--- START Data ---
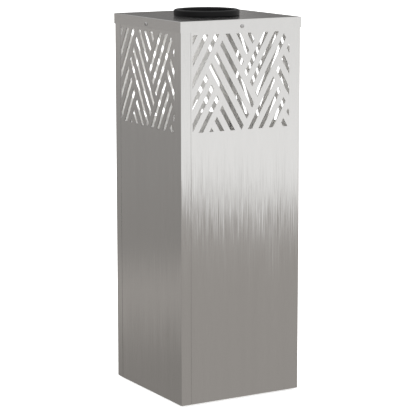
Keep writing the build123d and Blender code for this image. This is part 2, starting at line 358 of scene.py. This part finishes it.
def studio():
    """What the steel reflects: a bright wall above a darker band, with a dim side and a
    dark screen behind. It is set by direction alone. The camera sees a white backdrop,
    and rough surfaces are lit evenly from all round."""
    world = bpy.data.worlds.new("studio")
    context.scene.world = world
    world.use_nodes = True
    graph = Graph(world.node_tree)
    output = graph.add("OutputWorld")
    direction = graph.add("TexCoord").outputs["Generated"]
    split = graph.add("SeparateXYZ")
    graph.feed(split.inputs[0], direction)
    x, y, z = split.outputs
    up = graph.math("MULTIPLY", graph.math("ARCSINE", z), 180.0 / math.pi)
    height = graph.remap(up, LOWEST, HIGHEST, 0.0, 1.0)
    around = graph.math("MULTIPLY", graph.math("ARCTAN2", y, x), 180.0 / math.pi)

    # over four degrees of azimuth the bright wall slants, a fifth of a degree for each
    # degree round, and to either side of them it runs level
    slant = graph.remap(around, -62.0, -58.0, -WALL_SLANT, WALL_SLANT)
    lifted = graph.remap(graph.math("ADD", up, slant), LOWEST, HIGHEST, 0.0, 1.0)
    bright = graph.ramp(
        lifted,
        [
            (degrees_up(-30), grey(1.10, 0.02)),
            (degrees_up(-23), grey(0.60, 0.04)),
            (degrees_up(-17), grey(0.415, 0.05)),
            (degrees_up(-11.0), grey(0.43, 0.05)),
            (degrees_up(-9.1), grey(1.17)),
            (degrees_up(-4), grey(1.08)),
            (degrees_up(15), grey(0.85)),
            (degrees_up(50), grey(1.2)),
        ],
    )
    dim = graph.ramp(
        height,
        [
            (degrees_up(-30), grey(0.42, 0.03)),
            (degrees_up(-15.2), grey(0.30, 0.05)),
            (degrees_up(-12.7), grey(0.43, 0.05)),
            (degrees_up(-11.2), grey(0.335, 0.04)),
            (degrees_up(-8.2), grey(0.365, 0.03)),
            (degrees_up(-4), grey(0.49, 0.03)),
            (degrees_up(14), grey(0.34, 0.01)),
            (degrees_up(24), grey(0.6)),
            (degrees_up(35), grey(1.15)),
        ],
    )
    turned = graph.math("ABSOLUTE", graph.math("SUBTRACT", around, DIM_MIDDLE))
    turned = graph.math("MINIMUM", turned, graph.math("SUBTRACT", 360.0, turned))
    share = graph.remap(turned, *DIM_EDGE, 1.0, 0.0, smooth=True)
    seen = graph.mix(share, bright, dim)

    # a dark screen stands behind in two leaves, with a paler gap between them: one fades
    # in from 40 degrees of azimuth to 54 and out towards 60, and the other runs from
    # there until it fades out from 80 to 100. Both fade out from 12 to 22 degrees up.
    near_leaf = graph.math(
        "MULTIPLY",
        graph.remap(around, 58.2, 59.8, 1.0, 0.2),
        graph.remap(around, 40.0, 54.0, 0.0, 1.0, smooth=True),
    )
    far_leaf = graph.remap(around, 59.6, 60.8, 0.0, 1.0, smooth=True)
    leaves = graph.math("MAXIMUM", far_leaf, near_leaf)
    far_end = graph.remap(around, 80.0, 100.0, 1.0, 0.0, smooth=True)
    foot = graph.remap(up, -4.0, -1.0, 0.0, 1.0, smooth=True)
    top = graph.remap(up, 12.0, 22.0, 1.0, 0.0, smooth=True)
    upright = graph.math("MULTIPLY", foot, top)
    screen = graph.math("MULTIPLY", graph.math("MULTIPLY", leaves, far_end), upright)
    seen = graph.mix(screen, seen, SCREEN_GREY)

    path = graph.add("LightPath")
    plain = graph.mix(path.outputs["Is Camera Ray"], SOFT_LIGHT, BACKDROP)
    colour = graph.mix(path.outputs["Is Glossy Ray"], plain, seen)
    surround = graph.add("Background")
    graph.feed(surround.inputs["Color"], colour)
    graph.feed(output.inputs["Surface"], surround.outputs[0])


def lamp():
    """A small soft lamp inside the column, against the front panel. It lights the back
    panel's inner side, which shows through the cut-outs."""
    data = bpy.data.lights.new("lamp", "AREA")
    data.shape = "RECTANGLE"
    data.size = 0.12
    data.size_y = 0.16
    data.energy = 0.09
    data.spread = math.radians(80.0)
    made = bpy.data.objects.new("lamp", data)
    context.scene.collection.objects.link(made)
    made.location = (-0.032, -0.094, 0.455)
    made.rotation_euler = (math.pi / 2, 0.0, 0.0)
    made.visible_camera = False
    made.visible_glossy = False


floor()
studio()
lamp()


# ---- camera -------------------------------------------------------------------------
def camera():
    """A long lens to the left of the front, a little above the lid."""
    turn = math.radians(30.19)  # round from the front, towards the left
    tip = math.radians(10.17)  # looking down
    distance = 2.7387  # level distance from the column's axis
    aside = 0.0021  # to the right of the axis
    height = 0.7623  # above the floor
    data = bpy.data.cameras.new("camera")
    data.sensor_width = 36.0
    data.lens = 160.63
    data.clip_end = 100.0
    made = bpy.data.objects.new("camera", data)
    context.scene.collection.objects.link(made)
    ahead = Vector((math.sin(turn), math.cos(turn), 0.0))
    right = Vector((math.cos(turn), -math.sin(turn), 0.0))
    made.location = -distance * ahead + aside * right + Vector((0.0, 0.0, height))
    made.rotation_euler = (math.pi / 2 - tip, 0.0, -turn)
    context.scene.camera = made


camera()
context.scene.view_settings.view_transform = "Standard"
--- END Data ---
Go through the material line by line. Show each line that contains the string "scene".

Keep writing the build123d and Blender code for this image. This is part 2, starting at line 358 of scene.py. This part finishes it.
    context.scene.world = world
    context.scene.collection.objects.link(made)
    context.scene.collection.objects.link(made)
    context.scene.camera = made
context.scene.view_settings.view_transform = "Standard"